## [INSTRUCTION]
Write out exactly the lines between the line containing "Continue the build123d" and the line containing "imported = [obj", including both of those lines, and nothing more.

## [GIVEN DATA]
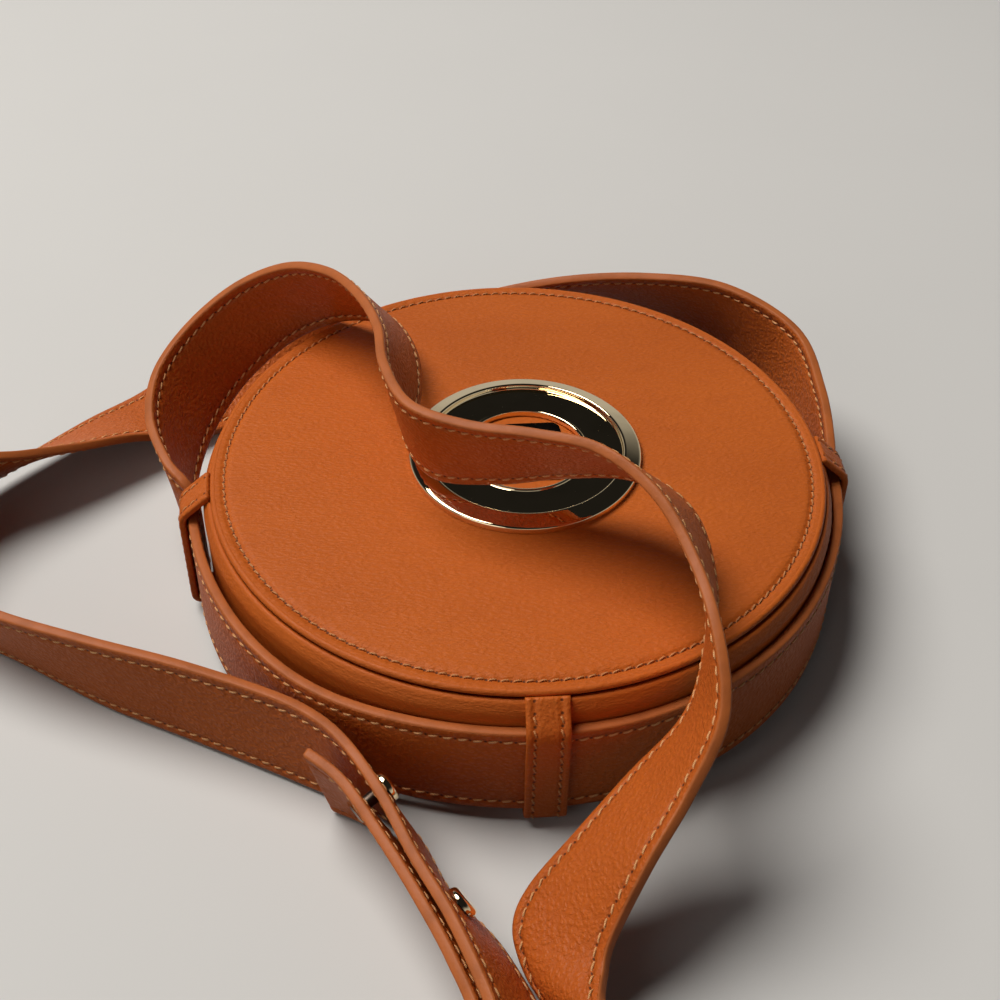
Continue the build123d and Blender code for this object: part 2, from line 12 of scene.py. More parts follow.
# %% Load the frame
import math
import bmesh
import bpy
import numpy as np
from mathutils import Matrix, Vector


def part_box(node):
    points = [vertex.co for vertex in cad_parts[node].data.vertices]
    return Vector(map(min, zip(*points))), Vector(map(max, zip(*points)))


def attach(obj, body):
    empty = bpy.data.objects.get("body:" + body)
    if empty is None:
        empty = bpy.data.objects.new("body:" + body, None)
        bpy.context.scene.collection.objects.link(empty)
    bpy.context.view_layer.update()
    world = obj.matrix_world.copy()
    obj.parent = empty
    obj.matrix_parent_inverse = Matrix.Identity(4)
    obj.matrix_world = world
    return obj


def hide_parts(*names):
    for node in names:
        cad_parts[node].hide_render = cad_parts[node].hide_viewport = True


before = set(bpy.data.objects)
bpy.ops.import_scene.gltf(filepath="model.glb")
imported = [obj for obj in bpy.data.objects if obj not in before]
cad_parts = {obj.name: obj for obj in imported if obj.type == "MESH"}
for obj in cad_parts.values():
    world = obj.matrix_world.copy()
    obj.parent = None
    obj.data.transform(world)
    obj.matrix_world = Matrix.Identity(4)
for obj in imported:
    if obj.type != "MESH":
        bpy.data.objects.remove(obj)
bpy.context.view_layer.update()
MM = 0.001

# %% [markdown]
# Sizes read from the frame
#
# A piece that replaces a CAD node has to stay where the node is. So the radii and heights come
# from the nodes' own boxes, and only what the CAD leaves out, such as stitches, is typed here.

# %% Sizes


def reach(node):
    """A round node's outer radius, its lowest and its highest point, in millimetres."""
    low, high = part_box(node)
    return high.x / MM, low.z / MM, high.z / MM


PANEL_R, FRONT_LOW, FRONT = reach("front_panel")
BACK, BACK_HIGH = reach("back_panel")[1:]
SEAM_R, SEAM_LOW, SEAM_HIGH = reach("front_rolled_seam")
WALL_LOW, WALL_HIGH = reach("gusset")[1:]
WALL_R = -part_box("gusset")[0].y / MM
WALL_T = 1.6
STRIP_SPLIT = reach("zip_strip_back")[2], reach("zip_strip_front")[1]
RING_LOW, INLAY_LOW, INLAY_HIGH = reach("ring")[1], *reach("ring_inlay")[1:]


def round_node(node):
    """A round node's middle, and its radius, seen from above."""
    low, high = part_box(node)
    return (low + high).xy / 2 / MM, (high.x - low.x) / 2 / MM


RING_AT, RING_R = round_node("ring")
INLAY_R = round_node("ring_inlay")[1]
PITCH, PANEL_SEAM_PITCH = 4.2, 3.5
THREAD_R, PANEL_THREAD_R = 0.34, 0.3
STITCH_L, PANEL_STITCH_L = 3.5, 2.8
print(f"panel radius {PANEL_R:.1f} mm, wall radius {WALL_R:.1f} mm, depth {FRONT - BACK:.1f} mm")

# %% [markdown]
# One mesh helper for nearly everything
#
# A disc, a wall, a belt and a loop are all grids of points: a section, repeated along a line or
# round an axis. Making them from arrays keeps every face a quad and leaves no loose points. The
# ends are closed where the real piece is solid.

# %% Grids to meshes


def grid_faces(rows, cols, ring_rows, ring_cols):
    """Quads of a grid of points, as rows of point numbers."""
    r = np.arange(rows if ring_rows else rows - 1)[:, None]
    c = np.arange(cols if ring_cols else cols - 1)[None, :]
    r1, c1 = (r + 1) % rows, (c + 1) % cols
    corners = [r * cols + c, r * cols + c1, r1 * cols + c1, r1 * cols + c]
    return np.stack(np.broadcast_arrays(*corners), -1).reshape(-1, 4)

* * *

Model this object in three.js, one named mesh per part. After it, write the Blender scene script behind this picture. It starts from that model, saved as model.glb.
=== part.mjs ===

## [TASK OUTPUT]
Continue the build123d and Blender code for this object: part 2, from line 12 of scene.py. More parts follow.
# %% Load the frame
import math
import bmesh
import bpy
import numpy as np
from mathutils import Matrix, Vector


def part_box(node):
    points = [vertex.co for vertex in cad_parts[node].data.vertices]
    return Vector(map(min, zip(*points))), Vector(map(max, zip(*points)))


def attach(obj, body):
    empty = bpy.data.objects.get("body:" + body)
    if empty is None:
        empty = bpy.data.objects.new("body:" + body, None)
        bpy.context.scene.collection.objects.link(empty)
    bpy.context.view_layer.update()
    world = obj.matrix_world.copy()
    obj.parent = empty
    obj.matrix_parent_inverse = Matrix.Identity(4)
    obj.matrix_world = world
    return obj


def hide_parts(*names):
    for node in names:
        cad_parts[node].hide_render = cad_parts[node].hide_viewport = True


before = set(bpy.data.objects)
bpy.ops.import_scene.gltf(filepath="model.glb")
imported = [obj for obj in bpy.data.objects if obj not in before]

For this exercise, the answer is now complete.